В доме царило оживление: пять семей собрались на ежегодный праздник, приехали дальние родственники и еще несколько друзей, – в общем, нам пришлось перетаскивать мебель на захламленный чердак и устраивать постели в тех частях дома, которые обычно закрывались на зиму; даже в коридорах стояли раскладушки и лежали пухлые тюфяки. Женщины носились по дому, пристраивая стариков где только можно, опускали одного в кресло, взбивая его, словно подушку, другого подвешивали над столом и для пущего эффекта начесывали ему усы. Приятные хлопоты.

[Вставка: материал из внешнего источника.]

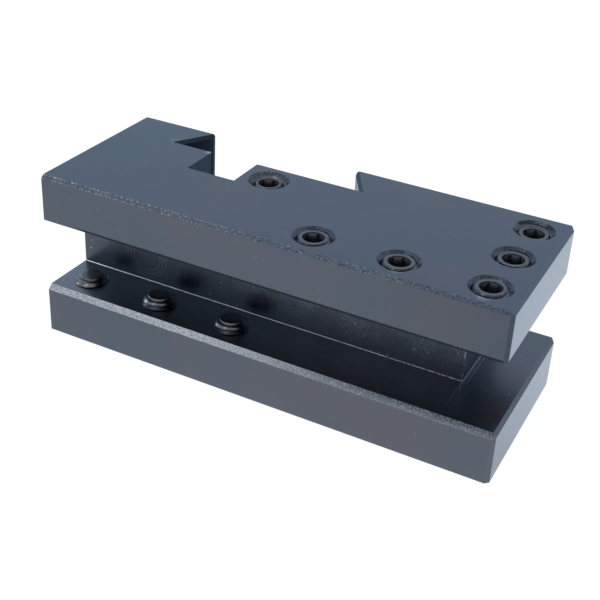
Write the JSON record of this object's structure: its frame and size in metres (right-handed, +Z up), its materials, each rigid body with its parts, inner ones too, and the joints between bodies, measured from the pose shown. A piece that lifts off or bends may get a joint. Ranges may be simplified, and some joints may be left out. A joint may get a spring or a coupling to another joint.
{
  "type": "turning and facing tool holder",
  "caption": "Quick-change tool holder: a dark steel block with a dovetail up its back, tool slots along its front and across its right end, and socket set screws that clamp the tools.",
  "frame": {"origin": "middle of the block's flat underside", "axes": "+X along the block towards the end with the crosswise slot, +Y towards the dovetail at the back, +Z up along the dovetail"},
  "size_m": [0.165, 0.062, 0.061],
  "materials": {
    "block": "black oxide over milled steel, satin",
    "set_screw": "black oxide, oiled",
    "stud": "black oxide, oiled"
  },
  "bodies": {
    "holder": {"holder_block": "block"},
    "front_clamp_screw_left": {"front_clamp_screw_left": "set_screw"},
    "front_clamp_screw_right": {"front_clamp_screw_right": "set_screw"},
    "corner_clamp_screw": {"corner_clamp_screw": "set_screw"},
    "end_clamp_screw_front": {"end_clamp_screw_front": "set_screw"},
    "end_clamp_screw_rear": {"end_clamp_screw_rear": "set_screw"},
    "under_clamp_screw_left": {"under_clamp_screw_left": "set_screw"},
    "under_clamp_screw_middle": {"under_clamp_screw_middle": "set_screw"},
    "under_clamp_screw_right": {"under_clamp_screw_right": "set_screw"},
    "height_stud": {"height_stud": "stud"}
  },
  "joints": [
    {"name": "front_clamp_screw_left_travel", "type": "slide", "parent": "holder", "child": "front_clamp_screw_left", "axis": [0, 0, -1], "range_m": [-0.0035, 0.00875]},
    {"name": "front_clamp_screw_right_travel", "type": "slide", "parent": "holder", "child": "front_clamp_screw_right", "axis": [0, 0, -1], "range_m": [-0.0035, 0.00875]},
    {"name": "corner_clamp_screw_travel", "type": "slide", "parent": "holder", "child": "corner_clamp_screw", "axis": [0, 0, -1], "range_m": [-0.0035, 0.00875]},
    {"name": "end_clamp_screw_front_travel", "type": "slide", "parent": "holder", "child": "end_clamp_screw_front", "axis": [0, 0, -1], "range_m": [-0.0035, 0.00875]},
    {"name": "end_clamp_screw_rear_travel", "type": "slide", "parent": "holder", "child": "end_clamp_screw_rear", "axis": [0, 0, -1], "range_m": [-0.00525, 0.007]},
    {"name": "under_clamp_screw_left_travel", "type": "slide", "parent": "holder", "child": "under_clamp_screw_left", "axis": [0, 0, 1], "range_m": [0, 0.0105]},
    {"name": "under_clamp_screw_middle_travel", "type": "slide", "parent": "holder", "child": "under_clamp_screw_middle", "axis": [0, 0, 1], "range_m": [-0.00175, 0.00875]},
    {"name": "under_clamp_screw_right_travel", "type": "slide", "parent": "holder", "child": "under_clamp_screw_right", "axis": [0, 0, 1], "range_m": [-0.00175, 0.00875]},
    {"name": "height_stud_travel", "type": "slide", "parent": "holder", "child": "height_stud", "axis": [0, 0, 1], "range_m": [0, 0.021]}
  ]
}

Вернувшись из кухни, откуда меня шуганула какая-то незнакомая громадная женщина с веснушчатыми руками, до локтей перепачканными мукой, я застал врасплох Сьюки и Джорджа, которые целовались в укромном уголке за большим камином. Они обнимались, а я стоял и смотрел. Сьюки улыбалась, ее круглые щеки пылали. Одной рукой она откинула назад волосы, чтобы Джордж мог целовать ее ухо, при этом она немного повернулась и увидела меня. Она ахнула, они разомкнули объятия, оба напуганные и раскрасневшиеся.
Сьюки дала мне печенье, темное от патоки, украшенное сверху одинокой изюминой в кристалликах сахара, а Джордж стоял и дулся. Потом она оттолкнула меня, я услышал ее смех, когда она схватила Джорджа за руку и повлекла куда-то в темную, лесную часть дома.
Пришел отец в заляпанных грязью сапогах, бросил связку подстреленных птиц на шкаф с охотничьими трофеями. Он повесил на крючки ненатянутый лук и колчан со стрелами, затем оперся локтем на шкаф, принимая от матери, одарившей его восхищенным взглядом, горячее питье. Ларл прошел мимо, тихий, отяжелевший и довольный. Я завернул за угол вслед за ним – меня охватило давнее желание прокатиться верхом на этом звере. Я так и видел себя триумфально гарцующим перед кузенами на спине черного хищника.
– Флип! – сурово окликнул меня отец. – Оставь Самсона в покое! Он храброе и благородное создание, и я не позволю ему докучать.
У него словно были глаза на затылке, у моего отца.
Не успел я рассердиться, как мимо пронеслись кузены, спешившие развесить на деревьях перед входом соломенных человечков, и увлекли меня за собой. Дядюшка Читагонг, который походил на ящерицу и по причине плохого здоровья оставался в стеклянном резервуаре, подмигнул мне, когда я с визгом промчался мимо. Краем глаза я заметил рядом с ним мою вторую старшую сестру, залитую синим пламенем.
Ты уж меня прости. От моего детства осталось так мало, громадные пласты потерялись на голубых ледниках, по которым я скитался во время болезни. Мое прошлое подобно затонувшему континенту, от которого остались только вершины гор, торчащие над водой, архипелаг событий, по которым можно угадать очертания того, что было утрачено. И этими оставшимися фрагментами я особенно дорожу, я должен время от времени дотрагиваться до них, убеждаясь, что хоть что-то осталось.
Так на чем я остановился? Ах, да. Я был в северной колокольной башне, где любил прятаться в те дни, сидел, съежившись за Старым Слепым Пью, самым басовитым из тройки наших колоколов, и плакал, потому что меня сочли слишком маленьким и не позволили зажечь один из рождественских факелов.
– Эй! – окликнул кто-то, а потом: – Выходи, глупыш!
Я подбежал к окну, в ошеломлении забыв о слезах при виде брата Карла, чей силуэт вырисовывался на фоне желтеющего неба: он вышагивал по гребню острой крыши, раскинув руки, словно канатоходец.
– Тебе за это здорово влетит! – крикнул я.
– Не влетит, если ты не расскажешь!
Он прекрасно знал, что я его боготворю.